Measuring Apples and Oranges
Why are we still doing this? Why does the district invest so much effort? Partly, it’s for their “report card”—to show they’re doing well so they can get more resources and have programs evaluated. It’s a convenient way for the state to hold districts or teachers accountable.
But it assumes every student is at the same level. We end up measuring who scores the most, not who grows the most. If we want to move the needle, shouldn’t we be looking at the rate of growth rather than just a static number?
And to evaluate programs, shouldn’t we examine them individually? How can we compare an apple and an orange? Accountability should define a good school as one that helps children grow most—not just academically, but socially, emotionally, and in executive function, critical thinking, innovation, and creativity.
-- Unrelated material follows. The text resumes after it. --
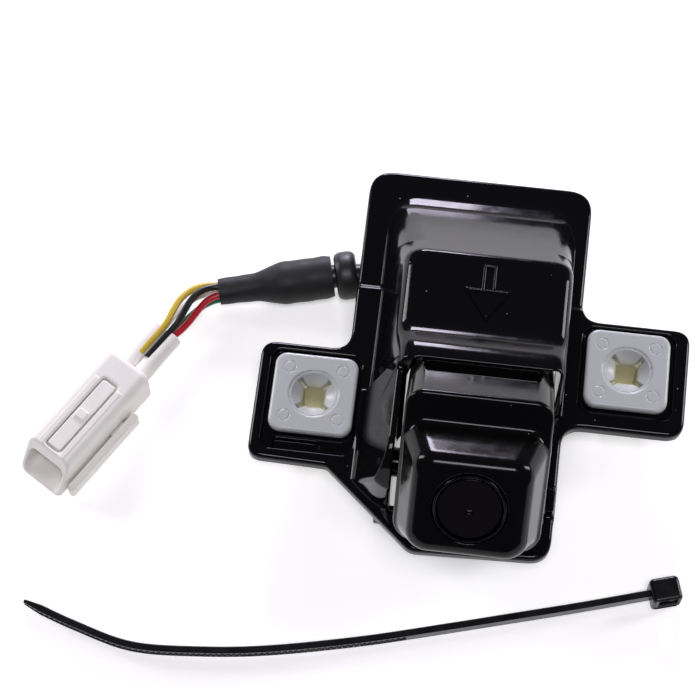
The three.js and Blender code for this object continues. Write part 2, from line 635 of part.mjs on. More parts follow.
function tieHead() {
  const { long, deep, tall } = TIE_HEAD;
  const section = roundedRectangle(-long / 2, long / 2, -deep / 2, deep / 2, 0.7);
  const low = STRAP.wide / 2 - tall / 2;
  const middle = STRAP.wide / 2;
  const slot = block(0.3, 0, TIE_SLOT.long, 10, middle - TIE_SLOT.tall / 2, middle + TIE_SLOT.tall / 2);
  return cut(prism(section, low, low + tall, 2), slot);
}

const headPlace = new THREE.Matrix4().makeRotationZ(TIE_HEAD.turn).setPosition(TIE_HEAD.x, TIE_HEAD.y, 0);
const headBody = solid(geometryOf(tieHead()).applyMatrix4(headPlace));
add(tie, 'cable_tie', strap().add(headBody), 'tieBlack');

const pawlShape = outline([[0.55, -1.5], [1.5, -1.2], [1.5, 1.2], [0.9, 1.5]]);
const middle = STRAP.wide / 2;
const pawl = add(tie, 'tie_pawl', prism(pawlShape, middle - 1.05, middle + 1.05, 2), 'tieBlack');
pawl.position.set(TIE_HEAD.x, TIE_HEAD.y, 0);
pawl.rotation.z = TIE_HEAD.turn;

// ---- the kit's origin: the middle of the footprint of all that isn't on the lead ----
kit.updateMatrixWorld(true);
const footprint = new THREE.Box3();
kit.traverse((piece) => {
  if (piece.isMesh && !leadNames.includes(piece.name)) {
    footprint.expandByObject(piece, true);
  }
});
const centre = footprint.getCenter(new THREE.Vector3());
kit.position.set(-centre.x, -centre.y, -footprint.min.z);

export default kit;
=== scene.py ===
# %% [markdown]
# # Backup camera kit
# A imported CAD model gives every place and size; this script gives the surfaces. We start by
# loading that model, and keep the box that it fills.

# %% Load the frame
import json
import math
from functools import partial, reduce

import bmesh
import bpy
import numpy as np
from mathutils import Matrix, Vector


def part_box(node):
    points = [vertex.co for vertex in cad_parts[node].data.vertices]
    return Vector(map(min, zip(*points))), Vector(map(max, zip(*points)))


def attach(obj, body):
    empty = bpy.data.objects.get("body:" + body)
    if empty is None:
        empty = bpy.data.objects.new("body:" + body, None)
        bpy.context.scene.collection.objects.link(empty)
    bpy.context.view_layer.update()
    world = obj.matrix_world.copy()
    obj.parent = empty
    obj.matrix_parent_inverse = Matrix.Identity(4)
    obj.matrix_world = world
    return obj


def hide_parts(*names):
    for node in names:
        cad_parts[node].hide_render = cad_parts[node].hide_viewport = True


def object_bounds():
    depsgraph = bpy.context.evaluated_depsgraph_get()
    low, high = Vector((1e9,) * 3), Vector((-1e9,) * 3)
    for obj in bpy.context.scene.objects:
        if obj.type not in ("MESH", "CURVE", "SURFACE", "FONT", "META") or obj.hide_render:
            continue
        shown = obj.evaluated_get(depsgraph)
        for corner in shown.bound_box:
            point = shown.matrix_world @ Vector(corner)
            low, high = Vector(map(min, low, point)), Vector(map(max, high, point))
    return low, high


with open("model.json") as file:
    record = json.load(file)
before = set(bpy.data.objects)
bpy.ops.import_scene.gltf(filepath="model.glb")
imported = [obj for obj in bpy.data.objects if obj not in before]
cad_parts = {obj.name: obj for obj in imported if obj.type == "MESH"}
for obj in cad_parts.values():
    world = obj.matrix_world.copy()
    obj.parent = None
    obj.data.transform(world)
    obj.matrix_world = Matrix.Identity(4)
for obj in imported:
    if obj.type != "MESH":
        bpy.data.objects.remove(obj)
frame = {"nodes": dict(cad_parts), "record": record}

cad_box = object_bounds()
print("CAD box in mm:", [round(value * 1000, 1) for corner in cad_box for value in corner])

# %% [markdown]
# ## Places
# The maker's drawings use millimetres and a few local frames: one for the bracket, one along the
# lens, one for the plug and one for the tie. Each is an origin and three directions.

# %% Frames
MM = 0.001
TABLE = -10.5
FLANGE_LEFT, FLANGE_BACK = -32.8, 35.0
bracket_low, bracket_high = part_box("mounting_bracket")
DRAWING_ZERO = np.array([
    bracket_low[0] / MM - FLANGE_LEFT,
    bracket_high[1] / MM - FLANGE_BACK,
    bracket_low[2] / MM - TABLE,
])


class Place:
    """A local frame in millimetres, given by its origin and axes in the bracket's drawing."""

    def __init__(self, origin, across, forward, up):
        self.origin = np.array(origin, float)
        self.axes = np.array([across, forward, up], float)

    def kit(self, points):
        return self.origin + np.asarray(points, float) @ self.axes

    def world(self, points):
        return (self.kit(points) + DRAWING_ZERO) * MM


def turned_place(origin, angle):
    """A frame turned about the vertical."""
    cosine, sine = math.cos(angle), math.sin(angle)
    return Place(origin, (cosine, sine, 0), (-sine, cosine, 0), (0, 0, 1))


HALF_ROOT = math.sqrt(0.5)
bracket = Place((0, 0, 0), (1, 0, 0), (0, 1, 0), (0, 0, 1))
lens = Place((3, -31.1, 20.3), (1, 0, 0), (0, HALF_ROOT, HALF_ROOT), (0, -HALF_ROOT, HALF_ROOT))
plug = turned_place((-54.1, -4.2, TABLE), math.pi + 1.021)
print("drawing zero in the packed frame, mm:", DRAWING_ZERO.round(3))

# %% [markdown]
# ## Camera
# The camera looks down steeply from just right of the front, and is aimed at a point on the ears'
# plane.

# %% Camera
AZIMUTH, ELEVATION = math.radians(6.73), math.radians(66.72)
DISTANCE = 350 * MM
SENSOR = 36
VIEW_DEPTH, VIEW_WIDTH = 2157, 700
FOCAL = SENSOR * VIEW_DEPTH / VIEW_WIDTH
AIM = Vector(bracket.world((-18.51, 0.92, 0)))
to_camera = Vector((
    math.sin(AZIMUTH) * math.cos(ELEVATION),
    -math.cos(AZIMUTH) * math.cos(ELEVATION),
    math.sin(ELEVATION),
))
camera = bpy.data.objects.new("camera", bpy.data.cameras.new("camera"))
bpy.context.scene.collection.objects.link(camera)
camera.location = AIM + to_camera * DISTANCE
camera.rotation_euler = (-to_camera).to_track_quat("-Z", "Y").to_euler()
camera.data.sensor_width = SENSOR
camera.data.lens = FOCAL
camera.data.clip_start = 0.01
bpy.context.scene.camera = camera
print("lens in mm:", round(FOCAL, 1))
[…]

What is Education, Really?
While there is a lot of ongoing advocacy about reform, we need to keep in mind: it is not just about one test, but the entire architecture of our education system. It doesn’t help when we just “renovate” the MCAS if the underlying philosophy is still built on the same standardized limitations. We risk missing the opportunity for a true systemic pivot.
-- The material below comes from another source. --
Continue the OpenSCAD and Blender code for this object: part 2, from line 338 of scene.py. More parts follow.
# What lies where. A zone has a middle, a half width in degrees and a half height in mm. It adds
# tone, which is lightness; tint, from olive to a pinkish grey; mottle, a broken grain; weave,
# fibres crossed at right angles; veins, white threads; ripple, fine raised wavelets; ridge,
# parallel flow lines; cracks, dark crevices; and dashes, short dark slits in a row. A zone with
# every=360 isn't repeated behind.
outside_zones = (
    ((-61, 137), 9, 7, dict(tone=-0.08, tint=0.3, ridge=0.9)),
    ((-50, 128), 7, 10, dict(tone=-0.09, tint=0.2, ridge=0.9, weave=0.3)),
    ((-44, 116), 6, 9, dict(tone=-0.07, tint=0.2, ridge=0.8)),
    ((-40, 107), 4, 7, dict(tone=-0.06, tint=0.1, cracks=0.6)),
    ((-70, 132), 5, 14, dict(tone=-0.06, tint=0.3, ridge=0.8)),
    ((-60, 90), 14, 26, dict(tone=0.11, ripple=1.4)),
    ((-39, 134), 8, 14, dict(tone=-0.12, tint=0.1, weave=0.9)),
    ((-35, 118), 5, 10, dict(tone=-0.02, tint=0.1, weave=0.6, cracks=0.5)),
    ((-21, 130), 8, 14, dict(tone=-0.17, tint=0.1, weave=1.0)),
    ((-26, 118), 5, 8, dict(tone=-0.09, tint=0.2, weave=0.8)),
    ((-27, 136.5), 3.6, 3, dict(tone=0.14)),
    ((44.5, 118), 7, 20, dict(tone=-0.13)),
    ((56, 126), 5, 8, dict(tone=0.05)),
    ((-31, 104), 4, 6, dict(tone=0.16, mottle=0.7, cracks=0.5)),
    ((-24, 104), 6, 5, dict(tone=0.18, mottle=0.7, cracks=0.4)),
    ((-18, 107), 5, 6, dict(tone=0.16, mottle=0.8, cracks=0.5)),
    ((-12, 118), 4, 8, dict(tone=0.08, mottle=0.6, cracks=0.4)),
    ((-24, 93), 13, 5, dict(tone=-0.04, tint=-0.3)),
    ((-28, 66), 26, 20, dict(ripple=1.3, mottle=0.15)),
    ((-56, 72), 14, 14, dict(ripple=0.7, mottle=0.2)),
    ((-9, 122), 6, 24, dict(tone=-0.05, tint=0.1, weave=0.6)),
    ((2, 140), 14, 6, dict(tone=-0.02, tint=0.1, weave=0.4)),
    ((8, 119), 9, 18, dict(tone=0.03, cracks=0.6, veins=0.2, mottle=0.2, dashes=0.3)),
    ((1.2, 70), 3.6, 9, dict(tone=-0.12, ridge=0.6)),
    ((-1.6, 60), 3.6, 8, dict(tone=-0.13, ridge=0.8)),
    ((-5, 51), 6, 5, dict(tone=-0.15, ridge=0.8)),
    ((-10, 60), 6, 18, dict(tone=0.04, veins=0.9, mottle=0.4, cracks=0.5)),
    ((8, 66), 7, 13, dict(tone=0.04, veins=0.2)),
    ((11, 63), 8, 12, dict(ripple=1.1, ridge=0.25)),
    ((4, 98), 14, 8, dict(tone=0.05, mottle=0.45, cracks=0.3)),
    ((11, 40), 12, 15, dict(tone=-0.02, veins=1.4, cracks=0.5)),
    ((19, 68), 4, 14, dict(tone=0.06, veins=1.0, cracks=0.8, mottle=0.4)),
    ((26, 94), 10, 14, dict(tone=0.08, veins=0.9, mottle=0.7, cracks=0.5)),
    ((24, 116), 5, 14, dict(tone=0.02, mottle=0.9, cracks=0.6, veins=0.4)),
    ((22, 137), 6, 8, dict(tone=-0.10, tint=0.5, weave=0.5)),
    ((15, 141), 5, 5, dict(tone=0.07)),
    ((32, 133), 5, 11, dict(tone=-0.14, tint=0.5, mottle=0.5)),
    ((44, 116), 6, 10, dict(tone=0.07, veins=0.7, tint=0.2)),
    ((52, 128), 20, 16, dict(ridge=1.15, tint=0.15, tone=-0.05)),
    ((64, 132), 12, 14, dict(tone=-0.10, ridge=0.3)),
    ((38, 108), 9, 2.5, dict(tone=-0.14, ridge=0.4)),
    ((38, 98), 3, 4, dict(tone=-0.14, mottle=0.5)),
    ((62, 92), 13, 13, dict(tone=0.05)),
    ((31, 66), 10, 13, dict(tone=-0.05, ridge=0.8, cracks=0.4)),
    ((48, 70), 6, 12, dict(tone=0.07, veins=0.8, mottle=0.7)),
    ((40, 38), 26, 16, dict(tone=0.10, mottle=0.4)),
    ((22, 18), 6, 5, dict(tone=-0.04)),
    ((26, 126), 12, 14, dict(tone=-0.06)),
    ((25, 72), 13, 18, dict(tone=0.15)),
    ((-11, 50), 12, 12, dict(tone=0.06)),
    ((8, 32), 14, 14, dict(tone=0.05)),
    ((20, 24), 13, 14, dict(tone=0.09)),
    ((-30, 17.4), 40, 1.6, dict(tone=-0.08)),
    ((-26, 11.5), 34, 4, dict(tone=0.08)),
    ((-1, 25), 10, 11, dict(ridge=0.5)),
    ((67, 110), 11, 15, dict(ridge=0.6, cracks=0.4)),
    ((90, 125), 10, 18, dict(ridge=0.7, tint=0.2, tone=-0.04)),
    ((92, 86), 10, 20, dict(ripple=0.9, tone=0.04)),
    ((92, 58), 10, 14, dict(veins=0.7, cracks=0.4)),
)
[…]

What we should really be asking is: What is the goal of education? Are we designing systems to sort and label children, or are we designing them to foster growth?
As a strategist, I see a system obsessed with a “rearview-mirror” scorecard—data that arrives too late to help the child in the seat today. Some would say MCAS is meant to measure institutions, not students. But even then—are we measuring the right thing? And are we measuring it fairly? We need to move toward a model of real-time, adaptive feedback—one that honors individual learning profiles by measuring true competency, executive function, and social-emotional growth, alongside the capacity for innovation and complex problem solving.
Let’s stop settling for a snapshot and start building a roadmap. Are we ready to stop limiting our children’s learning and start empowering their potential?